Saturday, May 12, 2007

defense contractors and Turkey

ewastud in the comments:
"This may seem a bit off-topic, but I just spotted this story about new developments in possible corruption story concerning Nevada governor Jim Gibbons on TPM with a link to MSNBC and a related story that should interest all you concerned with American defense contractors and Turkey:

Lawyers for Governor Jim Gibbons say they won't release documents that they say show the governor and his wife paid their share of a vacation the couple took with a federal defense contractor to Turkey.

A spokesman for the lawyers confirmed Gibbons and his wife Dawn traveled to Turkey in 2000 with three other couples, including Fatih and Eren Ozmen.

The Ozmens own a military defense firm that sought millions in federal contracts while Gibbons was a congressman serving on the House armed services and intelligence committees.


Here is the link to the original MSNBC story about a curious luxury cruise trip paid for by a Mr. Trepp.

and here is the related story about Turkey from the above story's sidebar.

I wonder whether Gibbons figures in any way with what Sibel Edmonds has uncovered from her short work for the FBI?"
thnx ewastud!

from the sidebar story:
"Lawyers for Governor Jim Gibbons say they won't release documents that they say show the governor and his wife paid their share of a vacation the couple took with a federal defense contractor to Turkey.

A spokesman for the lawyers confirmed Gibbons and his wife Dawn traveled to Turkey in 2000 with three other couples, including Fatih and Eren Ozmen.

The Ozmens own a military defense firm that sought millions in federal contracts while Gibbons was a congressman serving on the House armed services and intelligence committees.

Less than a year before the Turkey trip, the Ozmens' company, Sierra Nevada Corporation, received a $12 million contract to build an aircraft landing system for the US Marine Corps.

The company later paid Dawn Gibbons about $35,000 for public relations consulting work. Gibbons' relationship with another defense contractor, Reno-based eTreppid Technologies, has been the subject of the federal corruption probe."
i wish i was on the Appropiations Committee. i need a holiday.

2 comments:

Anonymous said...

I appreciate the connections that we can point out to one another. Some of us don't have the time, or see as much.

This came up,

"Influenced by the European anti-religious movements of the late 19th and early 20th centuries, the Turkish secularist elite views religion as a pre-modern myth, one that must be extinguished for modernity to blossom," notes Mustafa Akyol, deputy editor of the Turkish Daily News. "The outcome of this mindset is an authoritarian strategy: Political power is to remain in the hands of the secularist elite. Thus the ‘secular republic' equals the ‘republic of seculars' -- not the republic of all citizens."

found here:

http://www.tomdispatch.com/index.mhtml?pid=194021

The article discusses some of the background to Turkish politics, something that I know very little about.

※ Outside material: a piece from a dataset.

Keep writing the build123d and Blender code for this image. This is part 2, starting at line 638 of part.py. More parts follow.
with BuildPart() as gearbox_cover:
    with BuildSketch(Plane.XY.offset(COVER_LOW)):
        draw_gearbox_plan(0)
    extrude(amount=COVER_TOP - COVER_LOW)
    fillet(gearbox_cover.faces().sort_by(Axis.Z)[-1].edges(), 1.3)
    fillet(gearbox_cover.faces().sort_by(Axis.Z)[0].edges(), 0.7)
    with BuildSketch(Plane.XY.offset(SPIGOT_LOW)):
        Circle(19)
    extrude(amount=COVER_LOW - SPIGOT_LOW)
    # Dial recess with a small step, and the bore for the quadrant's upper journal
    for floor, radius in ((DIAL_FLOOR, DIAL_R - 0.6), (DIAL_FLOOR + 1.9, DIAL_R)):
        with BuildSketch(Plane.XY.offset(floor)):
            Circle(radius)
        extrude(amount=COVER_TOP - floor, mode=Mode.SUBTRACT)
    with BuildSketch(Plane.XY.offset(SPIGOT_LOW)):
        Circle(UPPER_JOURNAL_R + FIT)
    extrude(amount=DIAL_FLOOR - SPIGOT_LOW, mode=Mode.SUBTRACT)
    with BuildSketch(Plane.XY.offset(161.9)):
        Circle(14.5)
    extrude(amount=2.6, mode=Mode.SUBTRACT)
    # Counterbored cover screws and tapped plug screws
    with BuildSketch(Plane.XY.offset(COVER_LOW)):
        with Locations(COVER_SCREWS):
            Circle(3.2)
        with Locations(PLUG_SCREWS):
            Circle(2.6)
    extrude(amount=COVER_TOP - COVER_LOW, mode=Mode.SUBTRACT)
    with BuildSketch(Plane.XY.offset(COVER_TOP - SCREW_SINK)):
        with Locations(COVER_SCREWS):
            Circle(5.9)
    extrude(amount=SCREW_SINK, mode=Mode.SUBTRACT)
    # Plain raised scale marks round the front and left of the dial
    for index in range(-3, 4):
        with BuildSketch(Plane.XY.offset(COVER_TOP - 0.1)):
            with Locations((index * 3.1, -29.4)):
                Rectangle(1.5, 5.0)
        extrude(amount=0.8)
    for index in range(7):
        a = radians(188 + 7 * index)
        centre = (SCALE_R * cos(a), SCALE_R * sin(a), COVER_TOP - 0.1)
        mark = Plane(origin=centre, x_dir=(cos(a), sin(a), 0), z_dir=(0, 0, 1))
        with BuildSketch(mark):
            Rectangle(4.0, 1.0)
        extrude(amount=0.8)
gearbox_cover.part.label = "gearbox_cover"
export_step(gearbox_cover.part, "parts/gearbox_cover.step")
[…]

Sometimes I get lost thinking about what your informant Sibel claims because I don't see the background context very well.

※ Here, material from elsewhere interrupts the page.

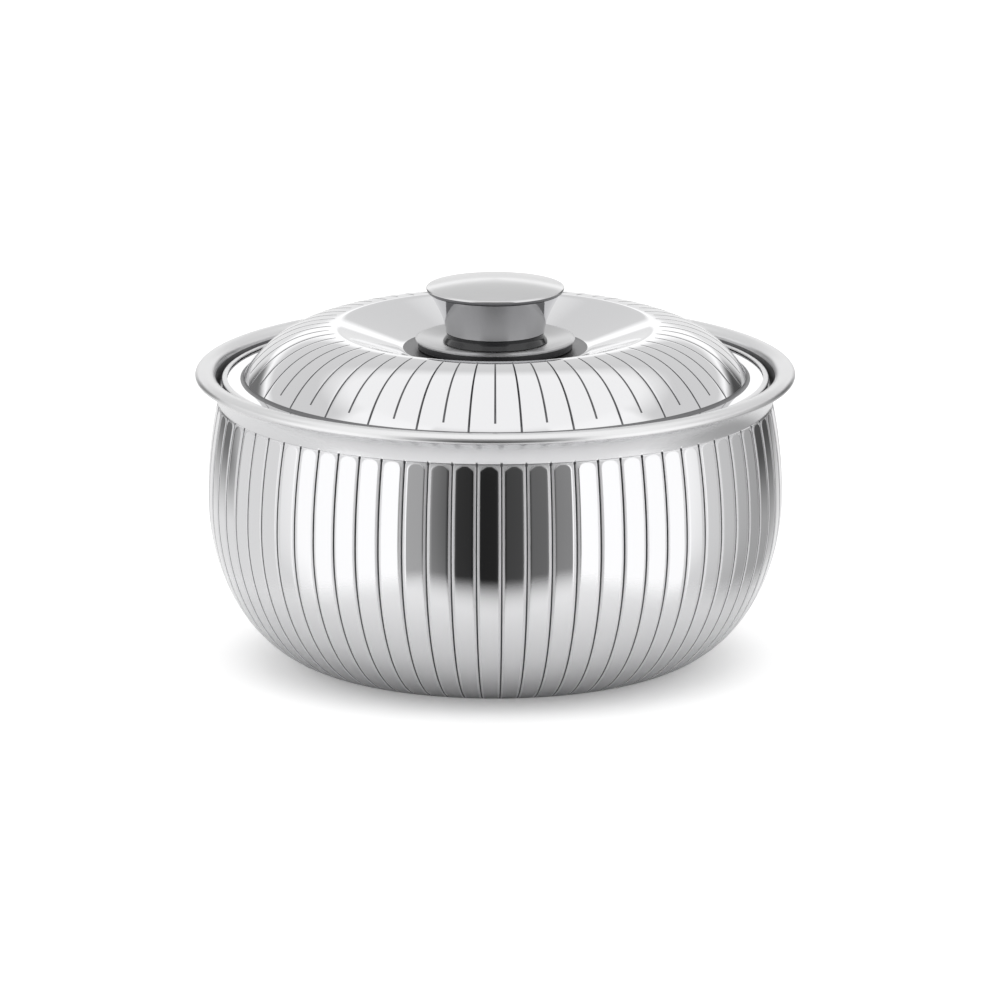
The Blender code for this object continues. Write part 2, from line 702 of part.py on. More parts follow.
def knob_neck_path():
    """Outer skin of the knob's neck, which widens towards its top like a trumpet."""
    points = []
    for index in range(NECK_STEPS + 1):
        share = 1 - index / NECK_STEPS
        widening = (NECK_TOP_RADIUS - NECK_FOOT_RADIUS) * share**KNOB_NECK_CURVE
        points.append((NECK_FOOT_RADIUS + widening, KNOB_FOOT + KNOB_NECK_HEIGHT * share))
    return points


def knob_neck_inside(depth):
    """The neck's skin moved inwards by a depth, with level ends."""
    inside = offset_path(knob_neck_path(), depth)
    inside[0] = (inside[0][0], KNOB_NECK_TOP)
    inside[-1] = (inside[-1][0], KNOB_FOOT)
    return inside


def make_knob_neck(finish, parent):
    """Polished steel sleeve of the knob."""
    outline = knob_neck_path() + knob_neck_inside(KNOB_NECK_SHEET)[::-1]
    turned("knob_neck", outline, KNOB_STEPS, finish, parent, KNOB_FOOT)


def make_knob_cap(finish, parent):
    """Domed steel cap, whose lip stands on the top of the neck."""
    centre = (0, CAP_RIM_HEIGHT)
    crown = arc(centre, (CAP_RADIUS, CAP_CROWN_RISE), 90, 0, CAP_STEPS)
    lip_inner = CAP_LIP_RADIUS - CAP_LIP_WIDTH
    hollow_rise = CAP_CROWN_RISE - CAP_SHEET
    hollow = arc(centre, (CAP_RADIUS - CAP_LIP_WIDTH, hollow_rise), 0, 90, CAP_STEPS)
    lip = [(CAP_LIP_RADIUS, CAP_LIP_HEIGHT), (lip_inner, CAP_LIP_HEIGHT)]
    turned("knob_cap", crown + lip + hollow, KNOB_STEPS, finish, parent, CAP_LIP_HEIGHT)


def make_knob_core(finish, parent):
    """Plastic moulding inside the neck and the cap, bored for the threaded insert."""
    side = knob_neck_inside(KNOB_NECK_SHEET + SEAT_GAP)
    head_rise = CAP_CROWN_RISE - CAP_SHEET - SEAT_GAP
    head = arc((0, CAP_RIM_HEIGHT), (side[0][0], head_rise), 90, 0, CORE_HEAD_STEPS)
    bore = around(INSERT_RADIUS + SEAT_GAP, HIDDEN_STEPS)
    bore_top = KNOB_FOOT + INSERT_LENGTH + SEAT_GAP
    outline = head + side + [(bore, KNOB_FOOT), (bore, bore_top), (0, bore_top)]
    turned("knob_core", outline, HIDDEN_STEPS, finish, parent, KNOB_FOOT)


def make_ring(name, inner, outer, bottom, top, steps, finish, parent):
    """Flat ring, such as a washer."""
    outline = [(inner, top), (outer, top), (outer, bottom), (inner, bottom)]
    return turned(name, outline, steps, finish, parent, bottom)


def make_knob_insert(finish, parent):
    """Brass insert with the knob's thread."""
    bore = around(SCREW_HOLE_RADIUS, SMALL_STEPS)
    top = KNOB_FOOT + INSERT_LENGTH
    make_ring("knob_insert", bore, INSERT_RADIUS, KNOB_FOOT, top, SMALL_STEPS, finish, parent)


def make_backing_washer(finish, parent):
    """Wide washer that spreads the pull of the screw under the well."""
    bottom = BACKING_TOP - BACKING_THICKNESS
    bore = around(SCREW_HOLE_RADIUS, HIDDEN_STEPS)
    name = "backing_washer"
    make_ring(name, bore, BACKING_RADIUS, bottom, BACKING_TOP, HIDDEN_STEPS, finish, parent)


def make_spring_washer(finish, parent):
    """Split washer that keeps the knob's screw from working loose."""
    bottom = SPRING_WASHER_TOP - SPRING_WASHER_THICKNESS
    bore = around(SCREW_HOLE_RADIUS, SMALL_STEPS)
    radius = SPRING_WASHER_RADIUS
    top = SPRING_WASHER_TOP
    name = "spring_washer"
    washer = make_ring(name, bore, radius, bottom, top, SMALL_STEPS, finish, parent)
    bpy.ops.mesh.primitive_cube_add(size=1)
    cutter = bpy.context.object
    cutter.name = "washer_split"
    cutter.scale = (radius * 2, SPRING_WASHER_SPLIT, SPRING_WASHER_THICKNESS * 2)
    cutter.location = (radius, 0, (bottom + top) / 2)
    for collection in cutter.users_collection:
        collection.objects.unlink(cutter)
    cutters.objects.link(cutter)
    cutter.hide_render = True
    cutter.display_type = "WIRE"
    split = washer.modifiers.new("split", "BOOLEAN")
    split.operation = "DIFFERENCE"
    split.object = cutter


def make_knob_screw(finish, parent):
    """Screw that holds the whole knob, with its head inside the lid."""
    shank_top = KNOB_FOOT + SCREW_ENGAGEMENT
    outline = [
        (0, shank_top),
        (SCREW_RADIUS, shank_top),
        (SCREW_RADIUS, SCREW_HEAD_TOP),
        (SCREW_HEAD_RADIUS, SCREW_HEAD_TOP),
        (SCREW_HEAD_RADIUS, SCREW_HEAD_BOTTOM),
        (0, SCREW_HEAD_BOTTOM),
    ]
    turned("knob_screw", outline, SMALL_STEPS, finish, parent, SCREW_HEAD_TOP)


def build_pot(pot):
    make_outer_shell(polished_steel, pot)
    make_inner_bowl(satin_steel, pot)
    make_pot_insulation(foam, pot)
    make_base_plate(satin_steel, pot)
    make_fill_plug(black_plastic, pot)


def build_lid(lid):
    make_lid_outer_shell(polished_steel, lid)
    make_lid_inner_shell(satin_steel, lid)
    make_lid_insulation(foam, lid)


def build_knob(lid):
    make_knob_spacer(black_plastic, lid)
    make_knob_disc(satin_steel, lid)
    make_knob_collar(black_plastic, lid)
    make_knob_neck(polished_steel, lid)
    make_knob_cap(satin_steel, lid)
    make_knob_core(black_plastic, lid)
    make_knob_insert(brass, lid)
    make_knob_screw(polished_steel, lid)
    make_spring_washer(polished_steel, lid)
    make_backing_washer(polished_steel, lid)


for item in list(bpy.data.objects):
    bpy.data.objects.remove(item, do_unlink=True)

casserole = bpy.data.collections.new("insulated_casserole")
cutters = bpy.data.collections.new("cutters")
bpy.context.scene.collection.children.link(casserole)
bpy.context.scene.collection.children.link(cutters)

polished_steel = make_finish("polished_steel", (0.80, 0.80, 0.81), 0.10, 1)
satin_steel = make_finish("satin_steel", (0.74, 0.74, 0.75), 0.32, 1)
black_plastic = make_finish("black_plastic", (0.02, 0.02, 0.022), 0.35, 0)
white_silicone = make_finish("white_silicone", (0.82, 0.82, 0.80), 0.55, 0)
brass = make_finish("brass", (0.80, 0.60, 0.25), 0.30, 1)
foam = make_finish("foam", (0.88, 0.80, 0.55), 0.90, 0)

pot_axis = make_axis("pot_axis", 0)
seal_axis = make_axis("seal_axis", SEAL_HEIGHT, pot_axis)
lid_axis = make_axis("lid_axis", LID_INNER_HEIGHT, seal_axis)

build_pot(pot_axis)
make_lid_seal(white_silicone, seal_axis)
build_lid(lid_axis)
build_knob(lid_axis)
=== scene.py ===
import math

import bpy
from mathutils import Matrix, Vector


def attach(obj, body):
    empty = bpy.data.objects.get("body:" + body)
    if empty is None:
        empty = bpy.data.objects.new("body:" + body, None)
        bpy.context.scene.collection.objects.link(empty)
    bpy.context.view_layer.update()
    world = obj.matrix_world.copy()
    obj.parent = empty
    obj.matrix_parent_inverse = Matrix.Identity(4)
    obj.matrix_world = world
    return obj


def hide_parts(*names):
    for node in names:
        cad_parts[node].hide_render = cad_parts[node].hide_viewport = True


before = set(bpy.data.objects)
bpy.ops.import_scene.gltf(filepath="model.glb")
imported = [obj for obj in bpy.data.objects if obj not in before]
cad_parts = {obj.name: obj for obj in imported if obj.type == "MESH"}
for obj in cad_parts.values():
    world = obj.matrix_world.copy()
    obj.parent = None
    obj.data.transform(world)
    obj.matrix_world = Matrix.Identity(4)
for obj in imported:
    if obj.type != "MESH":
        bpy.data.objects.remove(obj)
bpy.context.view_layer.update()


# Outer shell of the pot: stainless sheet spun to a belly, with narrow rolled grooves between
# slightly flattened panels. It is mirror-polished, and its flange lies in the fold of the rim.
SHELL_SHEET = 0.0008
FLANGE_RADIUS = 0.1282
FLANGE_HEIGHT = 0.1252
FLARE_BEND = (0.1229, 0.1204)
NECK_RADIUS = 0.1202
NECK_HEIGHT = 0.1138
PANEL_TOP = 0.1131
PANEL_RISE = 0.00015
PANEL_CORNER = 0.0029
PANEL_EASE = 0.0005
PANEL_FLATNESS = 0.75
BELLY_RADIUS = 0.1246
BELLY_HEIGHT = 0.0730
BELLY_SWELL = 0.0044
SHOULDER_HEIGHT = 0.0415
BASE_RADIUS = 0.0720
FOOT_RING_RADIUS = 0.0765
FOOT_HEM_ROUND = 0.0012
FOOT_HEM_HEIGHT = 0.0042
BELLY_FLUTES = 72
BELLY_GROOVE_DEPTH = 0.0003
BELLY_CURL_DEPTH = 0.00035
BELLY_CURL_WIDTH = 0.0020
BAND_HALF_WIDTH = 0.0014
BAND_EASE = 0.0002
BELLY_GROOVE_TOP = 0.1140
BELLY_GROOVE_END = (0.0015, 0.0110)
BELLY_PHASE_SHARE = 0.26
LINE_HALF_WIDTH = 0.00038
DOT_HALF_WIDTH = 0.0006
DOT_LENGTH = 0.0010
FLUTE_PLACES = (DOT_HALF_WIDTH, 0.0009, 0.0012, 0.0016, 0.0020, 0.0026, 0.0034, 0.0043)
BAND_ROUGHNESS = 0.50
NECK_SATIN_SHARE = 0.3
ACROSS_THE_MARKS = 0.25
STEEL_COLOUR = (0.72, 0.72, 0.73, 1)
# Painted shade: the next colour darkens the bottoms of the grooves into dark lines.
GROOVE_SHADE_COLOUR = (0.13, 0.13, 0.135, 1)
# Painted shade: the next colour is a dark steel for the gap inside the rim, the foot of the lid's
# dome, the well under the disc and the underside of the cap's edge.
PAINTED_SHADE_COLOUR = (0.18, 0.18, 0.185, 1)
POLISH_MARKS = (0.055, 900, 0.000004, 0.015)
GROOVE_MARKS = (0.42, 900, 0.000004, 0.06)
PAINTED_SHADE_MARKS = (0.38, 900, 0.00001, 0.05)
RING_SQUEEZE_SHARE = 0.02
RING_DETAIL = 3
RING_STRENGTH = 0.35
SMEAR_SCALE = 24
SMEAR_DETAIL = 4
NOISE_SPREAD = (0.3, 0.7)
POLE_RADIUS = 0.000001
SHARP_ANGLE = 40
EDGE_ANGLES = (45, 90, 135)
BEND_STEPS = 6
FLARE_STEPS = 12
UPPER_BELLY_ROWS = 34
LOWER_BELLY_STEPS = 34
LOWEST_BELLY_ANGLE = -83
FOOT_RING_EASE = 0.0005
BELLY_LINE_FOOT = 0.0030
LINING_STEP = 4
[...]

I suspect that most people who one might think of as part of the mass, or the crowd, don't pay much attention, because they do not understand the general story of what's going on in Turkey, or the rest of the world, and how it could possibly relate to them.

I suspect news organizations cut out a lot of their foreign coverage in order to make people pay less attention.

«—U®Anu§—» said...

That's a great point. It's unclear whether the cause is prior restraint, the budgetary consideration of doing in-depth news reporting or both. Ewastud remains a world-class scholar who asks probing questions and finds answers.

In response to Rove's admonishing moderate republicans who allowed news of their meeting with Bush about ending the war in Iraq leaked to the press, I heard propaganda broadcast on a local AM radio station, KOMA, a 50,000-watt station which covers half the continental U.S. at night, which stated "senior Iraqi officials" were meeting in Washington to beg the U.S. military to stay in Iraq! That, in addition to Bush's squealing last week about how troops in the field will surely starve and languish in our abandonment by failing to issue him yet another blank check says the unitary executive stands firm with its policy of saying any damn thing to get its way.

There are still so-called liberals who rail about gun control and state there are just and honorable wars. I'll make a couple predictions: these people will (1) come to understand the second amendment, and (2) in the future will recoil in angry horror at the very mention of the word "war."